Victor-Maurice Le Page (1918-1977) eut plusieurs vies. Sous la signature de Maurice Raphaël, il commit des romans d’une belle férocité (Ainsi soit-il). Puis, sous celle d’Ange Bastiani, des polars à la chaîne. Son passé sulfureux (pendant l’Occupation) n’aida guère à sa postérité, malgré le soutien de Breton et de Guérin. La réédition de La Croque au sel (1952) donne pourtant un aperçu de son sombre talent. « La littérature de notre époque puisera sa source aux faits divers ou devra se résigner à la gravité », met-il en garde. Vues d’en bas, les années 50 n’ont rien de glorieuses. Usine en grève, ciel mou, champ de boue en guise d’horizon. À la lisière de la ville, le petit peuple cuit à l’étouffée dans son habitation à bon marché (ou « pénitencier », ou « entrepôt à viande »). Zoom sur une famille. Elle compte ses déshérités : la mère Graine, le père invalide, la gosse et le clébard sous l’évier, la belle-fille qui tapine chez le bijoutier pendant que son jules est au ballon. Le soir, l’autre fils traque les chats pour remplir la gamelle. Jusqu’à extinction du cheptel.
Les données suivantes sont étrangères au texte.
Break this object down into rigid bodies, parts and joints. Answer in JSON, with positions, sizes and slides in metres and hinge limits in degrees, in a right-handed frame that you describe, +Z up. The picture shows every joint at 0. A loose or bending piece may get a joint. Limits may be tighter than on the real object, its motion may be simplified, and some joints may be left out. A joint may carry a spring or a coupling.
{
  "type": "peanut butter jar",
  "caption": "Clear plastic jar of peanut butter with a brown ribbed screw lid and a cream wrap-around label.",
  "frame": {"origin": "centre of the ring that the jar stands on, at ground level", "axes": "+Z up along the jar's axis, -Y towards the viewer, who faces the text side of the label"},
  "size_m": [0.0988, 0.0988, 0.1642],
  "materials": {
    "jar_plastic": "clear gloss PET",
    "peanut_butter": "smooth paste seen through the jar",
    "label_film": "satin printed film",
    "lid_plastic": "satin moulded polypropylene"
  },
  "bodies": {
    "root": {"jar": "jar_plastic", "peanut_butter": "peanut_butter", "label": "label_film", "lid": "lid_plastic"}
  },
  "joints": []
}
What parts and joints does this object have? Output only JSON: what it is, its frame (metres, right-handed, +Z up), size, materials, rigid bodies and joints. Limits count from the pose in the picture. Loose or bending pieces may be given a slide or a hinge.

On se prépare à manger la bru… Tout le roman ruisselle de la même eau : une eau noire et usée, où se noie « la longue habitude des pas perdus », où l’haleine familiale, dans ce huis clos étouffant, suffit à « rendre l’air insupportable ». Organique, l’écriture de Maurice Raphaël puise dans le quotidien la part maudite de notre humanité quitte à s’offrir quelques échappées fantasmagoriques. Pour en finir avec les « formes sclérosées » du roman bourgeois, Maurice Raphaël (qui inspira peut-être La Gana de Jean Douassot) préconisait une littérature du « contact », jusqu’à la diffusion des livres « au porte-à-porte ». Ça s’apparente plutôt à un coup au plexus.
P. S.
La Croque au sel
Maurice Raphaël
(suivi d’un dossier établi par Alfred Eibel)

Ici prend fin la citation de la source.